Andrés Hurtado


En este descenso alocado y peligroso del río Orinoco, hubo lugares en los que “las masticábamos” del susto; llevábamos por suerte un hábil motorista que conocía muy bien el río y sus secretos. Nos desviamos un tanto hacia el lado venezolano para ver una roca que parece exactamente la “copa mundo” del fútbol. En otra de las paradas cuando echamos pie a tierra fotografiamos una roca enorme, totalmente redonda como una bola, y que se sostiene maravillosamente en equilibrio increíble sobre una piedra gigantesca. En otro de los sitios fotografiamos unos pictogramas hermosos, bien conservados. Luego de varias horas de adrenalina, sustos y alegrías llegamos a Casuarito, poblado colombiano ubicado en la margen izquierda del Orinoco.
Es un pequeño poblado que en la época de nuestra llegada estaba pasando grandes dificultades por el cierre de la frontera colombo-venezolana. En efecto, el pueblo, en el que hay muchos almacenes, vive de los venezolanos que pasan todos los días desde su ciudad, Puerto Ayacucho, situada en la margen derecha del río, a comprar mercancías a Colombia. Puerto Ayacucho es una ciudad de unos 120 mil habitantes, capital del estado Amazonas, mientras que Casuarito no llega a mil.

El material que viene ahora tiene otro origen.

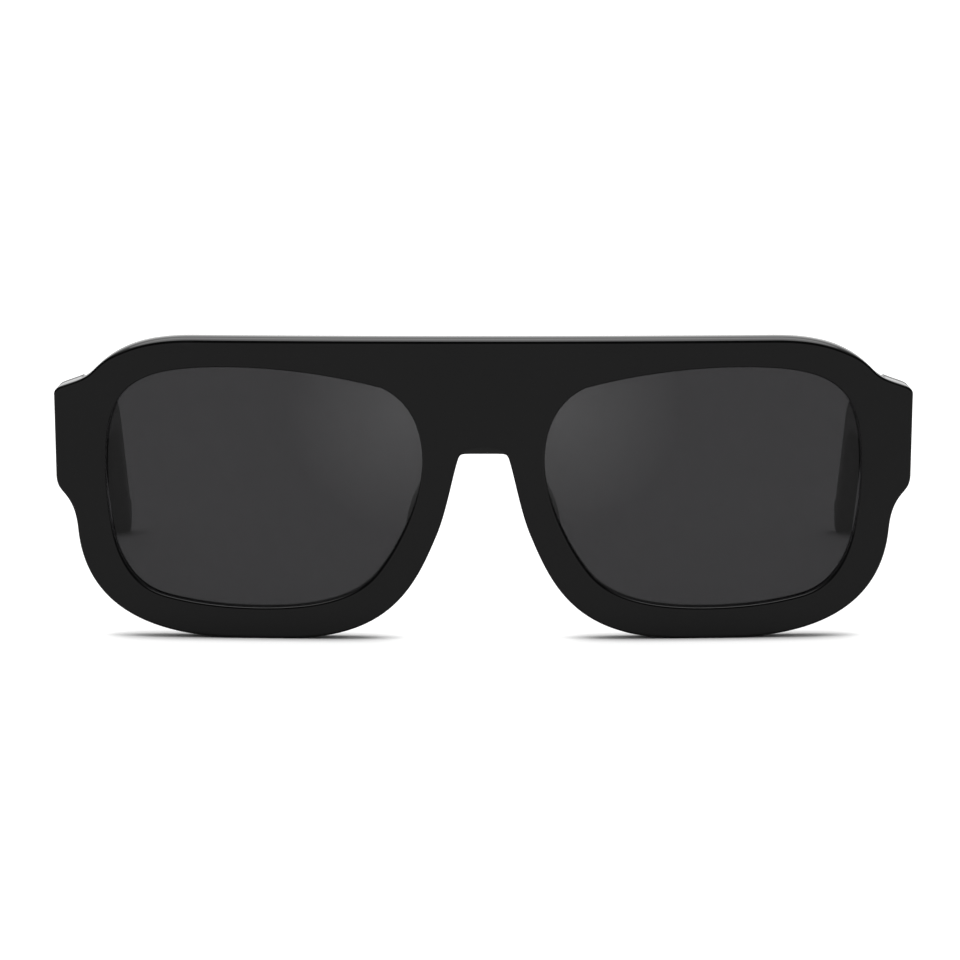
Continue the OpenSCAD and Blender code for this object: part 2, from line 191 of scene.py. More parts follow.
class FinishColours(PropertyGroup):
    acetate: tint("Acetate", "Colour of the black sheet", (0.0028, 0.0028, 0.0029))
    acetate_gloss: share("Acetate Gloss", "Strength of its straight reflection", 0.5)
    acetate_rough: share("Acetate Roughness", "Roughness of its polish", 0.05)
    smoke: tint("Smoke", "Colour that a lens gives to light", (0.0243, 0.0240, 0.0252))
    # The strongest coat of a lens by the bridge is a painted reflection: the lens mirrors more there.
    bloom: share("Lens Bloom", "Strongest coat of a lens, near the bridge", 1.0)
    steel: tint("Hinge Steel", "Colour of the hinges", (0.58, 0.58, 0.57))
    screw: tint("Screw Steel", "Colour of the screws", (0.66, 0.65, 0.63))
    wire: tint("Wire", "Colour of the core wires", (0.50, 0.51, 0.52))


class StageSettings(PropertyGroup):
    elevation: angle("Elevation", "Angle at which the camera looks down", 6.5)
    distance: length("Distance", "Distance from the camera to the front", 900)
    focal: number("Focal Length", "Focal length in millimetres", 196.4, min=20)
    aim_x: length("Aim Across", "Where the camera looks, across", -0.6)
    aim_z: length("Aim Height", "Where the camera looks, above the table", 27.4)
    ambient: number("Ambient", "Strength of the world's soft light", 0.6, min=0)
    key: number("Overhead Lamp", "Strength of the overhead lamp", 1.35, min=0)
    key_angle: angle("Lamp Width", "Angle that the lamp fills", 60)
    key_lean: angle("Lamp Lean", "How far the lamp stands behind the object", 12)
    floor_glow: share("Floor Glow", "What the floor adds to its own white", 0.55)
    contact: length("Contact Shadow", "Distance over which that glow fades", 6)
    floor_shine: share("Floor Shine", "Share of its white that polish mirrors", 0.253)
    room: tint("Dark Room", "What polish mirrors of the room", (0.02, 0.02, 0.02))
    skirt: tint("Room Skirt", "What polish mirrors of the room's foot", (0.34, 0.34, 0.34))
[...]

Pero a los venezolanos les viene mejor comprar en Colombia por el cambio de moneda y porque nuestros productos son de mejor calidad. Yo ya había estado algunas veces en Casuarito, en la época en la que la guerrilla molestaba por estas regiones. La gente es amable. Nos alojamos en el único hotelito que encontramos y comimos en el único restaurante que encontramos abierto.
Al día siguiente temprano nos internamos en las sabanas. Caminamos unas cuatro horas bajo un sol generoso, que otros llamarían inclemente. Nos acompañaba Rosevelt Rodríguez. Marchábamos en dirección occidente, internándonos en las sabanas del Vichada. Lo primero que visitamos fue una cueva donde hay muchas pictografías, en rojo. Ese es el color de prácticamente todas las pinturas que los indios han dejado en la selva. Asombra el hecho de que estando al sol y a la lluvia muchas de ellas, como las del río Guayabero y las del Cerro Azul del Guaviare, se conserven en excelente estado. Grabadas en la roca hay la figura de un águila y unos círculos. Avanzando por las sabanas, que en esta parte son fundamentalmente roquedales con rara vegetación, encontramos lagartos, un zorro y unos chigüiros. Había, eso sí, muchas florecillas de vivos colores que no se escaparon a nuestras cámaras fotográficas. Marchábamos, ¿no lo dije ya? en silencio. Allí no hay camino, lo hacíamos nosotros al andar, como decía Machado.
Detrás de Casuarito a unos dos kilómetros de distancia se levanta la llamada “Loma de Casuarito”. No es muy alta, la subimos, continuamos por terreno más o menos plano hasta llegar al fin de la planicie desde la que se abría a nuestros pies un pastizal verde brillante, surcado por una línea de moriches. Es un paisaje maravilloso, típico del Llano, que nos detuvo media hora contemplándolo. Bajamos a él y al fondo llegamos a la Laguna de San Roque.
Realmente la laguna es parte de un arroyo que en esta época de intenso calor se reduce a pocetas incomunicadas. El agua azul, las palmeras de moriche que la rodean y se reflejan en ella, hacen del lugar una especie de pequeño Edén. Exploramos un poco la región visitando las pocetas vecinas. Avanzando un poco más salimos a la carretera, la misma que habíamos transitado el primer día de nuestra aventura, cuando salimos de Puerto Carreño y seguimos el carreteable paralelo al Orinoco. Allí nos esperaba “el Morocho”, nuestro conductor; con ese nombre lo distinguen cariñosamente los habitantes de Puerto Carreño.